If compromise agreements protect the George Holmes's of the University Sector, then clearly they have to be significantly revised.

Joe Whittaker - member of staff University of Bolton 1987-2010.

Anonymous said...

Problem is its become custom and practice for these people in positions of high responsibility within these HE establishments to feather their nests, financially, psychologically, egotistically or all three at the expense of good, experienced and honest staff. Often forcing them out usually with gagging clauses involved. Effectively holding them ransom against the fear of job, financial, social and personal loss of their employment. These "Powers that be" are so bloody ruthless you would not believe it possible.

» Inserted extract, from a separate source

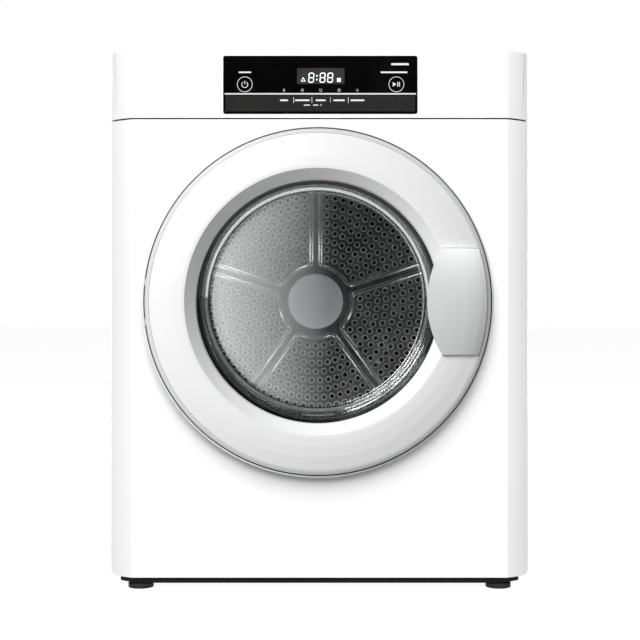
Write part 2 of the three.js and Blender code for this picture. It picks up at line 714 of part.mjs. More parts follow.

One question - Who, What, When is responsible for bringing them to task as failure to do this is to let the whole of the HE fabric in the UK very badly down.

Mark Johnson said...

It's a bad time in education generally. But we must beware of the TINA (There Is No Alternative) formulations so beloved by the Tories. Not all institutions are badly run. I'm fortunate to be working in a lovely and supportive institution now - of which I'm very proud. I used to be proud of Bolton.

Anonymous said...

Fear is the key weapon in the employment game, as you correctly identified. Overpaid, overweight, and overbearing, employees who gain some status in this kind of environment will abuse their position to coerce others to do their will, using fear of non-cooperation consequences. Tragically, whilst those who bend to comply seem to emerge unscathed, with their paypackets intact, but their loyalty to their colleagues, and their integrity both in tatters, the victims are not so lucky. The psychological damage is enduring for the victim, but brushed aside by the spineless perpetrators as being trivial. Fear remains the key, and will remain, until people have either the courage or the conscience to stand up to this abuse. The veil of secrecy and containment must be lifted.